Even though our bear raid in Keurig’s stock in 2007-2009 would have been a failure, we would have learned something incredibly important. We would have learned that the company’s stock price showed strength in the face of one of the most brutal bear markets in history.  And while most other high flying stocks collapsed to the tune of 60-80% during the same period of time, Keurig’s stock remained within a tight trading range. Even rallying close to 100% in the mid 2008 when the rest of the stocks were going down.

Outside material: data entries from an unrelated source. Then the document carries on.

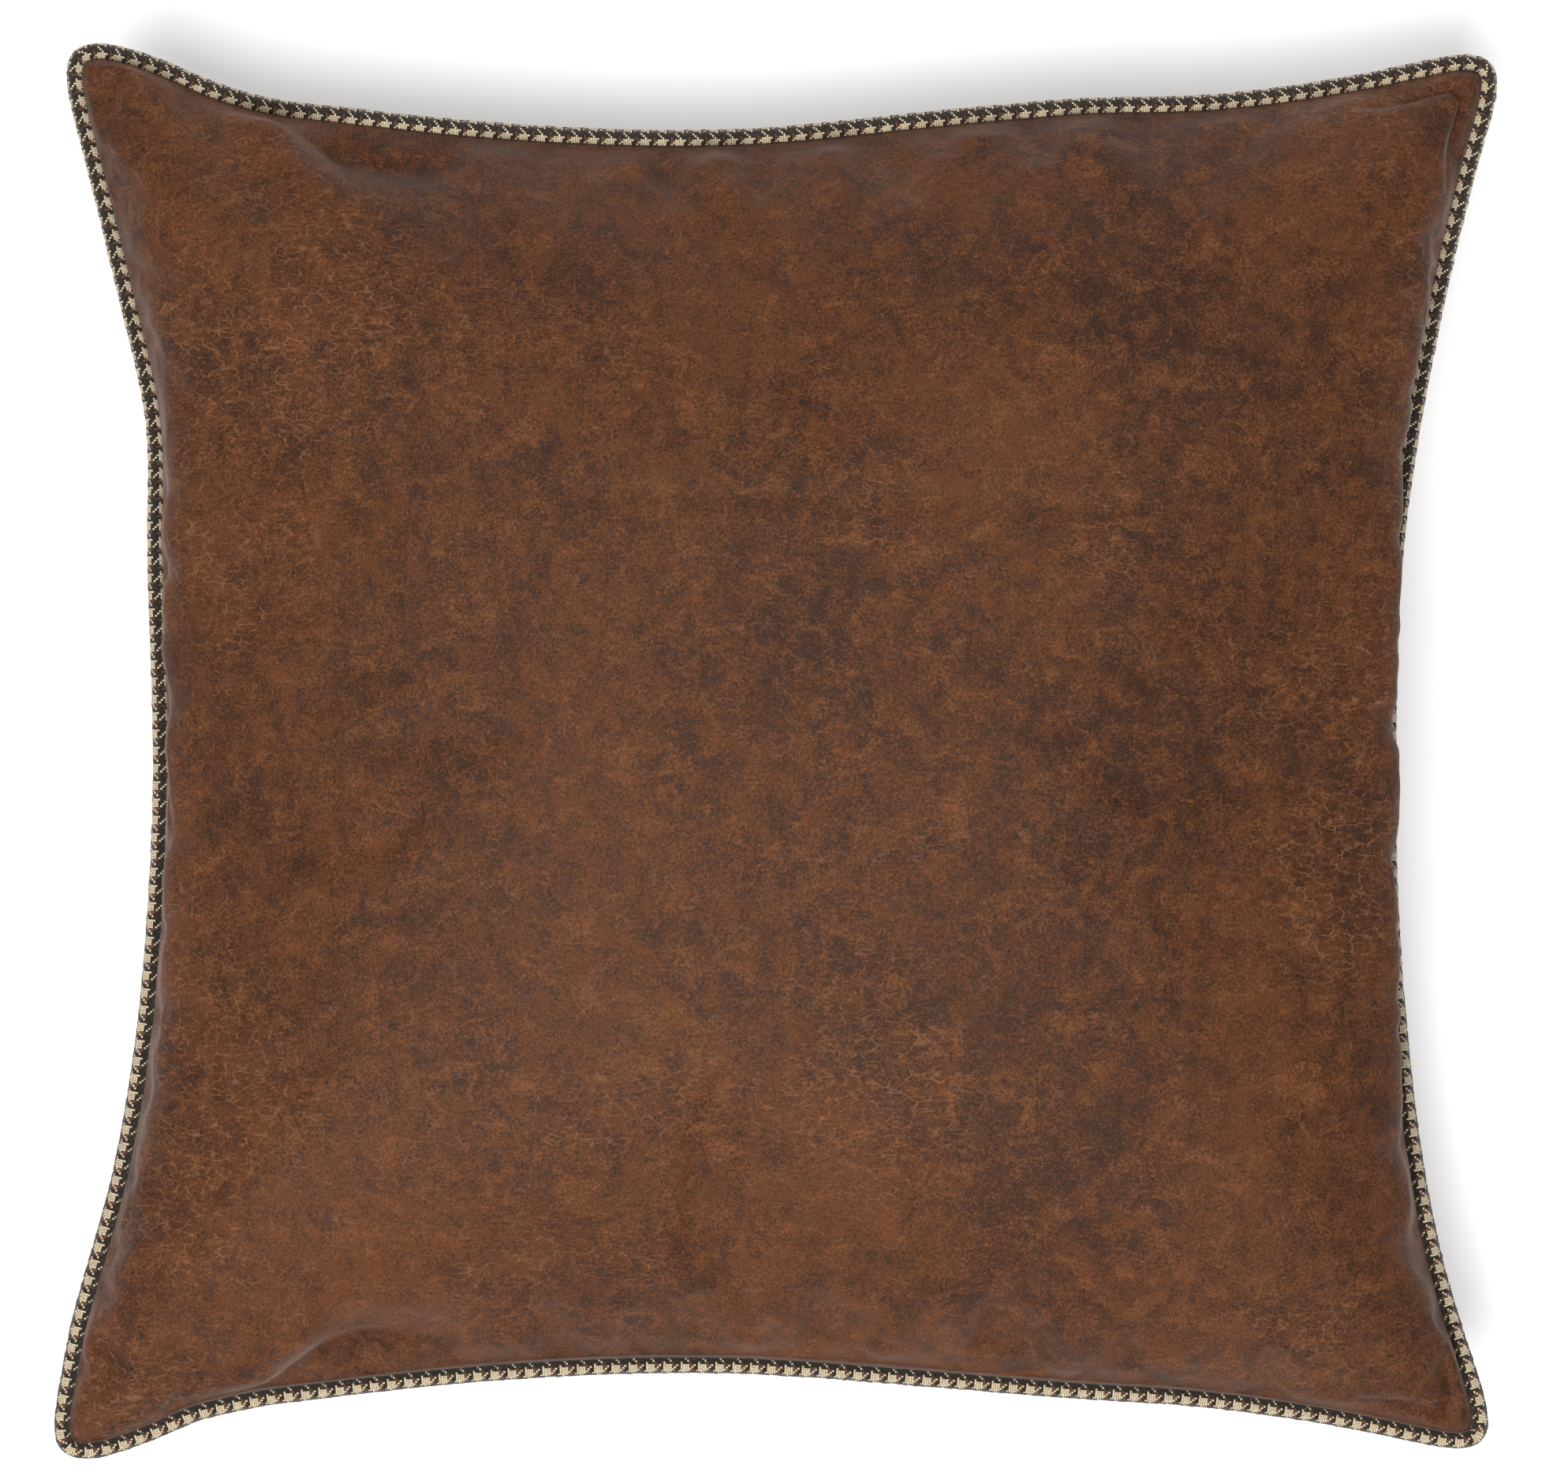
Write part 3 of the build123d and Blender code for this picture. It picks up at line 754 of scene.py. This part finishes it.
def label(name, places, width):
    """A blank label from the points of its middle line, which run across the seam, and its width along Y."""
    half = np.array([0, width / 2, 0])
    return band(name, places - half, places + half, label_thickness, closed=False)


def label_line(side_x, y, drop, curl):
    """Points from the seam allowance inwards and down, bending softly."""
    count = 14
    t = np.linspace(0, 1, count)
    x = side_x * (1 - label_reach * t)
    return np.column_stack([x, np.full(count, y), seam_height - drop * t - curl * np.sin(3 * t)])


label_thickness = 0.25 * MM
# How far in a label reaches, as a share of its distance from the pillow's middle
label_reach = 0.055
care_line = label_line(side_x=-200.5 * MM, y=-95 * MM, drop=5 * MM, curl=1 * MM)
insert_line = label_line(side_x=199.5 * MM, y=80 * MM, drop=-5 * MM, curl=-1 * MM)
care_label = label("care_label_blank", care_line, width=30 * MM)
insert_label = label("insert_label_blank", insert_line, width=40 * MM)

# ---- materials ----


class Paint:
    """A material's node tree, with short ways to add nodes."""

    def __init__(self, name):
        self.material = bpy.data.materials.new(name)
        self.material.use_nodes = True
        self.nodes = self.material.node_tree.nodes
        self.links = self.material.node_tree.links
        self.surface = self.nodes["Principled BSDF"]

    def plug(self, socket, value):
        if isinstance(value, bpy.types.NodeSocket):
            self.links.new(value, socket)
        else:
            socket.default_value = value

    def set(self, **values):
        for name, value in values.items():
            self.plug(self.surface.inputs[name.replace("_", " ")], value)

    def node(self, kind, **fields):
        node = self.nodes.new(kind)
        for name, value in fields.items():
            setattr(node, name, value)
        return node

    def coordinates(self, kind="Object", scale=(1, 1, 1), turn=(0, 0, 0), shift=(0, 0, 0)):
        mapping = self.node("ShaderNodeMapping")
        self.links.new(self.node("ShaderNodeTexCoord").outputs[kind], mapping.inputs["Vector"])
        mapping.inputs["Scale"].default_value = scale
        mapping.inputs["Rotation"].default_value = turn
        mapping.inputs["Location"].default_value = shift
        return mapping.outputs["Vector"]

    def noise(self, where, scale, detail=4.0, rough=0.55, distortion=0.0):
        node = self.node("ShaderNodeTexNoise")
        self.plug(node.inputs["Vector"], where)
        for name, value in (("Scale", scale), ("Detail", detail), ("Roughness", rough), ("Distortion", distortion)):
            node.inputs[name].default_value = value
        return node.outputs["Fac"]

    def cracks(self, where, scale, width=1.0):
        node = self.node("ShaderNodeTexVoronoi", feature="DISTANCE_TO_EDGE")
        self.plug(node.inputs["Vector"], where)
        node.inputs["Scale"].default_value = scale
        return self.ramp(node.outputs["Distance"], 0.0, 0.06 * width, 1.0, 0.0)

    def math(self, operation, a, b=0.0, c=0.0):
        node = self.node("ShaderNodeMath", operation=operation)
        for socket, value in zip(node.inputs, (a, b, c)):
            self.plug(socket, value)
        return node.outputs["Value"]

    def ramp(self, value, low, high, to_low=0.0, to_high=1.0, smooth=True):
        node = self.node("ShaderNodeMapRange", interpolation_type="SMOOTHSTEP" if smooth else "LINEAR")
        self.plug(node.inputs["Value"], value)
        for name, amount in (("From Min", low), ("From Max", high), ("To Min", to_low), ("To Max", to_high)):
            node.inputs[name].default_value = amount
        return node.outputs["Result"]

    def mix(self, share, a, b, blend="MIX"):
        node = self.node("ShaderNodeMix", data_type="RGBA", blend_type=blend)
        self.plug(node.inputs[0], share)
        for socket, value in ((node.inputs[6], a), (node.inputs[7], b)):
            self.plug(socket, (*value, 1.0) if isinstance(value, tuple) else value)
        return node.outputs[2]

    def bump(self, height, distance, strength=1.0, normal=None):
        node = self.node("ShaderNodeBump")
        self.plug(node.inputs["Height"], height)
        node.inputs["Distance"].default_value = distance
        node.inputs["Strength"].default_value = strength
        if normal is not None:
            self.links.new(normal, node.inputs["Normal"])
        return node.outputs["Normal"]

    def put_on(self, *pieces):
        for piece in pieces:
            piece.data.materials.clear()
            piece.data.materials.append(self.material)


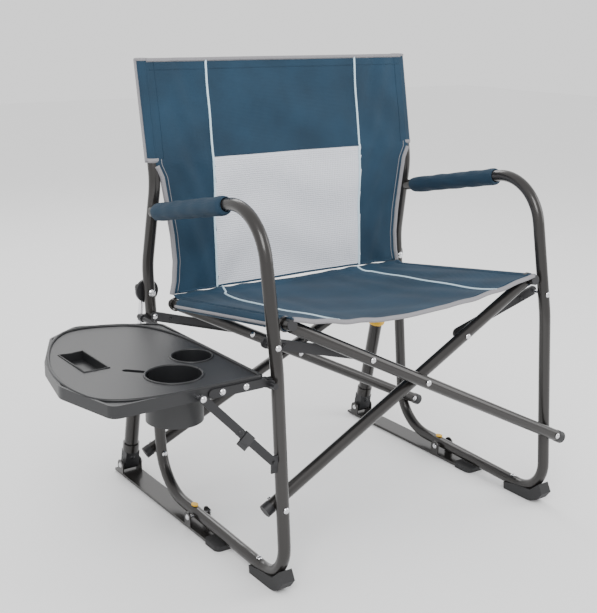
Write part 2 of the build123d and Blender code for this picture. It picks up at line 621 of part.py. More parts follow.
def table_straps():
    """Front and rear steel straps, each curled round the axle."""
    parts = []
    front_wall = TABLE_OUTLINE[0][1]
    for y in (front_wall - 1.6, REAR_STRAP_Y):
        shape = strip((-432.0, STRAP_Z), (AXLE[0] - 16, STRAP_Z), STRAP_WIDTH, 3.0, y)
        shape += strip((AXLE[0] - 16, STRAP_Z), AXLE, 12.0, 3.0, y)
        shape += rod((AXLE[0], y - 2.5, AXLE[1]), (AXLE[0], y + 2.5, AXLE[1]), AXLE_R + 2.5)
        shape -= rod((AXLE[0], y - 20, AXLE[1]), (AXLE[0], y + 20, AXLE[1]), AXLE_R + FIT)
        if y < 0:
            for x, z in table_bolt_places()[:2]:
                shape -= y_hole(x, y, z, reach=8)
        parts.append(shape)
    return Compound(children=[part.solid() for part in parts])


def table_bolts():
    front = TABLE_OUTLINE[0][1] - 3.1
    places = table_bolt_places()
    parts = [bolt((x, front, z), (0, 1, 0), 12.0) for x, z in places[:2]]
    x, z = places[2]
    head_y = BRACE_UPPER_Y - BRACE_THICK / 2
    parts.append(bolt((x, head_y, z), (0, 1, 0), TABLE_OUTLINE[0][1] + TABLE_WALL + 4.3 - head_y))
    return Compound(children=parts)


def table_axle():
    rear = rear_leg_y(AXLE[1]) + 14
    return rod((AXLE[0], -40, AXLE[1]), (AXLE[0], rear, AXLE[1]), AXLE_R)


def table_clamps():
    """Clamp plates that hold the axle against both left legs, and the brace bracket on the front leg."""
    x, z = AXLE
    gap = -HALF - x - TUBE_R
    parts = []
    for y in (front_leg_y(z) + 4, rear_leg_y(z)):
        block = rod((x, y - 6, z), (x, y + 6, z), AXLE_R + 2.5)
        block += Pos(x + (gap + TUBE_R) / 2, y, z) * Box(gap + TUBE_R, 12, 12)
        block -= swept(-1, TUBE_R)
        block -= rod((x, y - 20, z), (x, y + 20, z), AXLE_R)
        parts.append(max(block.solids(), key=lambda solid: solid.volume))
    bx, bz = BRACE_LEG
    y = front_leg_y(bz)
    bracket = Pos(-HALF - TUBE_R / 2 - 4, y - 4.5, bz - 6) * Box(24, 3, 30)
    bracket += rod((bx, y - 6, bz), (bx, y - 3, bz), 6.5)
    bracket -= swept(-1, TUBE_R)
    bracket = max(bracket.solids(), key=lambda solid: solid.volume)
    pin = rod((bx, BRACE_LOWER_Y - 3.5, bz), (bx, y - 3, bz), BOLT_R)
    parts.append(bracket + pin)
    return Compound(children=parts)


def brace_upper_link():
    shape = strip(BRACE_TABLE, BRACE_ELBOW, BRACE_WIDTH, BRACE_THICK, BRACE_UPPER_Y)
    shape -= y_hole(BRACE_TABLE[0], BRACE_UPPER_Y, BRACE_TABLE[1], reach=8)
    head = (BRACE_ELBOW[0], BRACE_UPPER_Y - BRACE_THICK / 2 + 0.1, BRACE_ELBOW[1])
    return shape + bolt(head, (0, 1, 0), 2.5, nut=False)


def brace_lower_link():
    shape = strip(BRACE_ELBOW, BRACE_LEG, BRACE_WIDTH, BRACE_THICK, BRACE_LOWER_Y)
    return shape - y_hole(BRACE_LEG[0], BRACE_LOWER_Y, BRACE_LEG[1], reach=8)


def brace_lock_slider():
    """Sliding collar round the lower link, next to the elbow."""
    run = hypot(BRACE_LEG[0] - BRACE_ELBOW[0], BRACE_LEG[1] - BRACE_ELBOW[1])
    ux = (BRACE_LEG[0] - BRACE_ELBOW[0]) / run
    uz = (BRACE_LEG[1] - BRACE_ELBOW[1]) / run
    middle = (BRACE_ELBOW[0] + ux * 22, BRACE_LOWER_Y, BRACE_ELBOW[1] + uz * 22)
    frame = Plane(origin=middle, x_dir=(ux, 0, uz), z_dir=(0, -1, 0))
    collar = Box(LOCK_LENGTH, BRACE_WIDTH + 4, BRACE_THICK + 2.4)
    collar -= Box(LOCK_LENGTH + 2, BRACE_WIDTH + 0.4, BRACE_THICK + 0.4)
    tab = Pos(0, -BRACE_WIDTH / 2 - 6, 0) * Box(LOCK_LENGTH, 9, BRACE_THICK)
    return frame * (collar + tab)


# ---------------- export ----------------
def build():
    """Every named piece of the chair."""
    pieces = {}
    for name, side in (("left", -1), ("right", 1)):
        pieces[f"{name}_side_tube"] = side_tube(side)
        pieces[f"{name}_front_shoe"] = front_shoe(side)
        pieces[f"{name}_base_plug"] = base_plug(side)
        pieces[f"{name}_upright_cap"] = upright_cap(side)
        pieces[f"{name}_arm_sleeve"] = arm_sleeve(side)
        pieces[f"{name}_piston_mount"] = piston_mount(side)
        pieces[f"{name}_frame_bolts"] = frame_bolts(side)
        pieces[f"{name}_foot_bar"] = foot_bar(side)
        pieces[f"{name}_foot_pads"] = foot_pads(side)
        pieces[f"{name}_foot_pins"] = foot_pins(side)
        pieces[f"{name}_piston_cylinder"] = piston_cylinder(side)
        pieces[f"{name}_piston_bumper"] = piston_bumper(side)
        pieces[f"{name}_piston_knuckle"] = piston_knuckle(side)
        pieces[f"{name}_piston_rod"] = piston_rod(side)
        pieces[f"{name}_seat_rail"] = seat_rail(side)
        pieces[f"{name}_rail_caps"] = rail_caps(side)
        for end in ("front", "rear"):
            pieces[f"{end}_{name}_link"] = link(end, side)
            pieces[f"{end}_bar_from_{name}"] = bar(end, side)
            pieces[f"{end}_bar_from_{name}_cap"] = bar_cap(end, side)
            pieces[f"{end}_bar_from_{name}_bolts"] = bar_bolts(end, side)
    pieces["seat_sling"] = seat_sling()
    pieces["back_sling"] = back_sling()
    pieces["table_top"] = table_top()
    pieces["table_straps"] = table_straps()
    pieces["table_bolts"] = table_bolts()
    pieces["table_axle"] = table_axle()
    pieces["table_clamps"] = table_clamps()
    pieces["brace_upper_link"] = brace_upper_link()
    pieces["brace_lower_link"] = brace_lower_link()
    pieces["brace_lock_slider"] = brace_lock_slider()
    return pieces


os.makedirs("parts", exist_ok=True)
chair = build()
footprint = Compound(children=[copy.copy(shape) for shape in chair.values()]).bounding_box().center()
for node, shape in chair.items():
    export_step(Pos(-footprint.X, -footprint.Y, 0) * shape, f"parts/{node}.step")
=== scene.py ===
import bpy
import json
import math
import numpy as np
from mathutils import Matrix, Vector


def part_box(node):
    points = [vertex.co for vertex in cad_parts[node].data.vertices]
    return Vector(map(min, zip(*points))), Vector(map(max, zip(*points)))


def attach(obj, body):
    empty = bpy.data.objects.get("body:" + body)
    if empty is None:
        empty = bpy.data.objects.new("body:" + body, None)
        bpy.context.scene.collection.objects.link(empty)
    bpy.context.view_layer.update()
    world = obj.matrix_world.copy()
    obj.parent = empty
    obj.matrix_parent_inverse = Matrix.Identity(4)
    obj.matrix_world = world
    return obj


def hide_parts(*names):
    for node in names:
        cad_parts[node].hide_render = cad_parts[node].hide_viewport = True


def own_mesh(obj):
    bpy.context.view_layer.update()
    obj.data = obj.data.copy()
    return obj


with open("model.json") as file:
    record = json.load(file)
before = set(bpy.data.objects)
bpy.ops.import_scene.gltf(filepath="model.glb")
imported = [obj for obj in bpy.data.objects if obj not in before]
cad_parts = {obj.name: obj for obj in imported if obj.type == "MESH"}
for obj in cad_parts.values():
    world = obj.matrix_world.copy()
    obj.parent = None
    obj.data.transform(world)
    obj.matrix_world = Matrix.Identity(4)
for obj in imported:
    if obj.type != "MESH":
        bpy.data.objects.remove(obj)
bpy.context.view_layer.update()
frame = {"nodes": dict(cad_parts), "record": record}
record = frame["record"]
nodes = frame["nodes"]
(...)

Typically, such strength in the face of a falling market means that the stock price will recover at X multiple to market when a bear market ends and the overall market begins to recover. This would be of a particular interest to any analyst following the stock.  Further, an analyst familiar with the overall mathematical and timing composition of the stock market would have been aware that the stock market was bottoming in the early 2009. At this point it would have made perfect sense to cover our short position and go long when the technical picture confirmed. That happened in March of 2009 at $10.00 a share.

Subsequently, the stock performed just as its relative strength during a bear market of 2007-2009 had suggested. Surging from $10 to $108 a share by September of 2011.  A 1,000% gain in two and a half years.  Yet, any investor in Keurig should have been extremely concerned at this point or at least very cautious. The stock, once again, ran away from its fundamental base and was selling at extreme valuation levels.

And while the technical picture was incredibly strong and there were no impending bear markets on the horizon, extra caution at this juncture would have been justified.  Once again, that was due to the stock’s extreme fundamental overvaluation levels and its vertical rise over the preceding two years.